The Skyboy wing is built from aluminum extrusions for the spars and wing ribs and covered with doped aircraft fabric. The wing's leading edge is Mylar covered in fabric, to increase stiffness. The wing is supported by "V" struts and utilizes jury struts. The fuselage is built upon an aluminum main tube that runs from the tail right to the rudder pedals. The wings and horizontal tail surfaces can be folded for trailering or storage. The cabin is constructed from two fibreglass shells, joined together. The rear of the cabin is covered in aircraft fabric. The optional cabin doors open upwards.

Controls are conventional three-axis. The control stick is a centrally mounted "Y" stick, between the two seats that can be used from either seat.

The Skyboy has a distinctive main landing gear, consisting of a trailing idler link, with suspension consisting of a coil spring mounted over a shock absorber. The company describes the main landing gear: "one of the best landing gears in the market (makes bad landings look good)".

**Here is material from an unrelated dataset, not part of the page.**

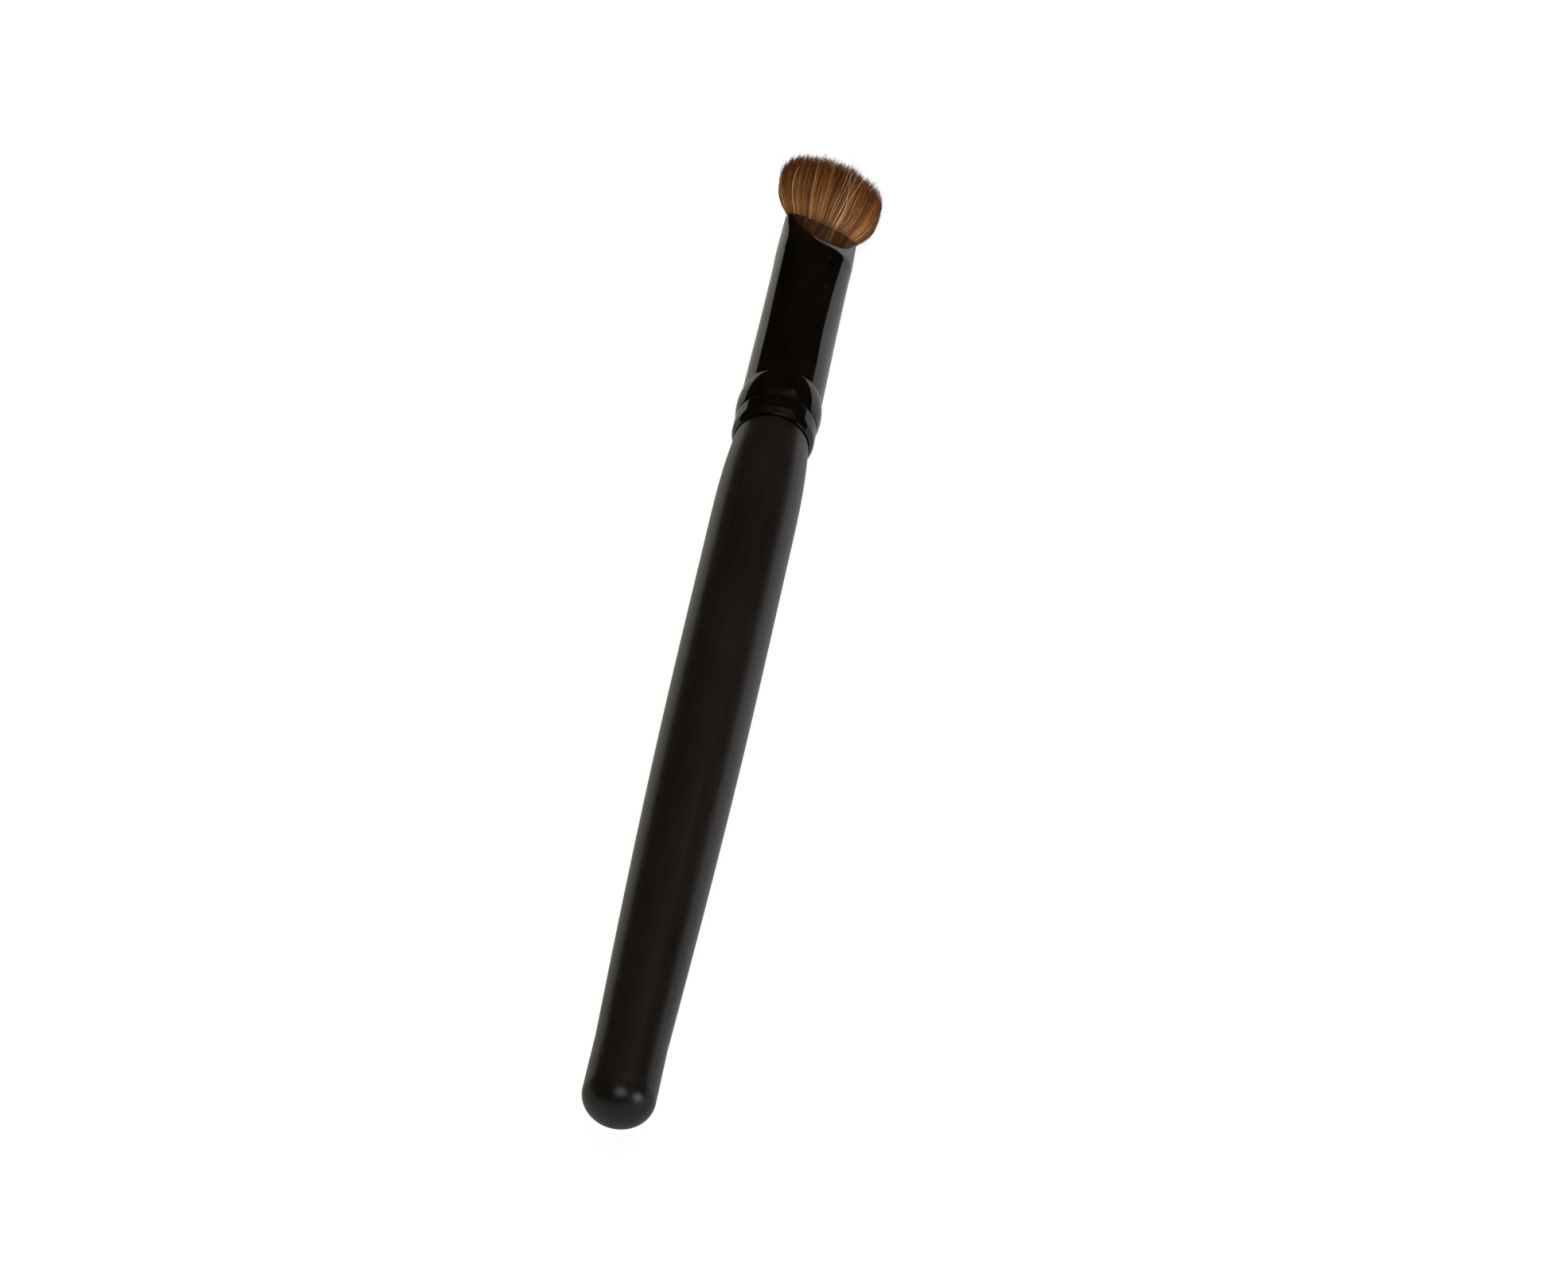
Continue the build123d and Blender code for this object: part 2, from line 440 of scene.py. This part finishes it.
def handle_profile():
    """The turned outline, from the tip of the butt's dome to the end of the tenon."""
    points = []
    for angle in np.linspace(0.02, math.pi / 2, 40):
        points.append((-BUTT_DOME * math.cos(angle), BUTT_R * math.sin(angle)))
    for x in np.linspace(0.5, BUTT_CYLINDER - 0.5, 8):
        points.append((x, BUTT_R))
    knots = [p[0] for p in HANDLE_PROFILE]
    radii = [p[1] for p in HANDLE_PROFILE]
    stations = np.linspace(knots[0], knots[-1], 140)
    points += list(zip(stations, natural_spline(knots, radii, stations)))
    last_r = radii[-1]
    for angle in np.linspace(0.2, math.pi / 2, 7):
        x = knots[-1] + SHOULDER_ROUND * math.sin(angle)
        points.append((x, last_r - SHOULDER_DROP * (1 - math.cos(angle))))
    points += [
        (SHOULDER_X, TENON_R),
        (SHOULDER_X + 0.05, TENON_R),
        (TENON_END_X - TENON_CHAMFER, TENON_R),
        (TENON_END_X, TENON_R - TENON_CHAMFER),
        (TENON_END_X, 1.0),
    ]
    return points


def tube_at(x, inset):
    """Half width and half thickness of the tube at X, drawn in by inset."""
    knots = [s[0] for s in TUBE_STATIONS]
    width, thickness, power = (steady_spline(knots, [s[i] for s in TUBE_STATIONS], x) for i in (1, 2, 3))
    return float(width) - inset, float(thickness) - inset, float(power)


def ferrule_profile():
    """One loop of sections: out along the outer face, round the mouth and back inside."""
    rim_middle = (RIM_R + RIM_INNER_R) / 2
    points = []
    for angle in np.linspace(0, math.pi / 2, 9):
        x = RIM_X + RIM_ROUND * (1 - math.cos(angle))
        points.append((x, rim_middle + (RIM_R - rim_middle) * math.sin(angle)))
    for t in np.linspace(0.15, 1, 10):
        x = RIM_X + RIM_ROUND + (CUFF_X - RIM_X - RIM_ROUND) * t
        points.append((x, RIM_R + (CUFF_R - RIM_R) * (1 - (1 - t) ** 2)))
    points += [(x, CUFF_R) for x in np.linspace(CUFF_X + 0.4, GROOVE_X - GROOVE_HALF - 0.05, 6)]
    for t in np.linspace(0, 1, 9):
        x = GROOVE_X - GROOVE_HALF + 2 * GROOVE_HALF * t
        side = CUFF_R if t < 0.5 else TUBE_R
        points.append((x, GROOVE_R + (side - GROOVE_R) * abs(2 * t - 1) ** GROOVE_POWER))
    for t in np.linspace(0, 1, 34)[1:-1]:
        x = BEAD_START_X + (BEAD_END_X - BEAD_START_X) * t
        points.append((x, TUBE_R + (BEAD_R - TUBE_R) * math.sin(math.pi * t) ** BEAD_POWER))
    outer = [(x, *tube_at(x, 0)) for x in np.linspace(BEAD_END_X, MOUTH_X - LIP_R, 150)]
    mouth = []
    for angle in np.linspace(0, math.pi / 2, 6):
        inset = LIP_R * (1 - math.cos(angle))
        mouth.append((MOUTH_X - LIP_R + LIP_R * math.sin(angle), *tube_at(MOUTH_X, inset)))
    for angle in np.linspace(0, math.pi / 2, 6):
        inset = WALL - LIP_R * (1 - math.sin(angle))
        mouth.append((MOUTH_X - LIP_R + LIP_R * math.cos(angle), *tube_at(MOUTH_X, inset)))
    inner = [(x, *tube_at(x, WALL)) for x in np.linspace(MOUTH_X - 0.4, BEAD_END_X + 0.3, 60)]
    back = []
    for t in np.linspace(0, 1, 18):
        x = BEAD_END_X + (BEAD_START_X - BEAD_END_X) * t
        back.append((x, BORE_R + (BEAD_R - TUBE_R) * math.sin(math.pi * t) ** BEAD_POWER))
    back += [(CUFF_X, BORE_R), (RIM_X + RIM_ROUND, RIM_INNER_R)]
    return points + outer + mouth + inner + back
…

The available engines include the 64 hp Rotax 582, 80 hp Rotax 912, 100 hp Rotax 912S and the 85 hp Jabiru 2200. The 50 hp Rotax 503 was available at the beginning of production, but did not provide adequate performance.

The Skyboy has never been available as a kit aircraft, but only as a factory-complete, ready-to-fly product. Labour wage levels in the Czech Republic have meant that its price has been generally similar to buying unassembled kits for North American buyers. In 2008 the completed Skyboy base model sold for about US$60,000.

==Operational history==
Aside from its flight training and recreational aircraft roles, the Skyboy has been employed in South Africa for surveillance duties, in Australia for professional aerial photography and in Mexico for tourist sightseeing flights.

==Variants==
- Skyboy UL
To stay below the exemption's 496 lb empty weight limit the aircraft was marketed without cabin doors, wheel pants and hydraulic brakes, using mechanical brakes instead and with a 904 lb gross weight. The initial engine was the 50 hp Rotax 503 and later the 64 hp Rotax 582.
- Skyboy S
Higher 1232 lb gross weight version for Europe and Canada, with the 64 hp Rotax 582 or larger engines.
- Skyboy ZK
1000 lb gross weight version, with the 64 hp} Rotax 582 engine.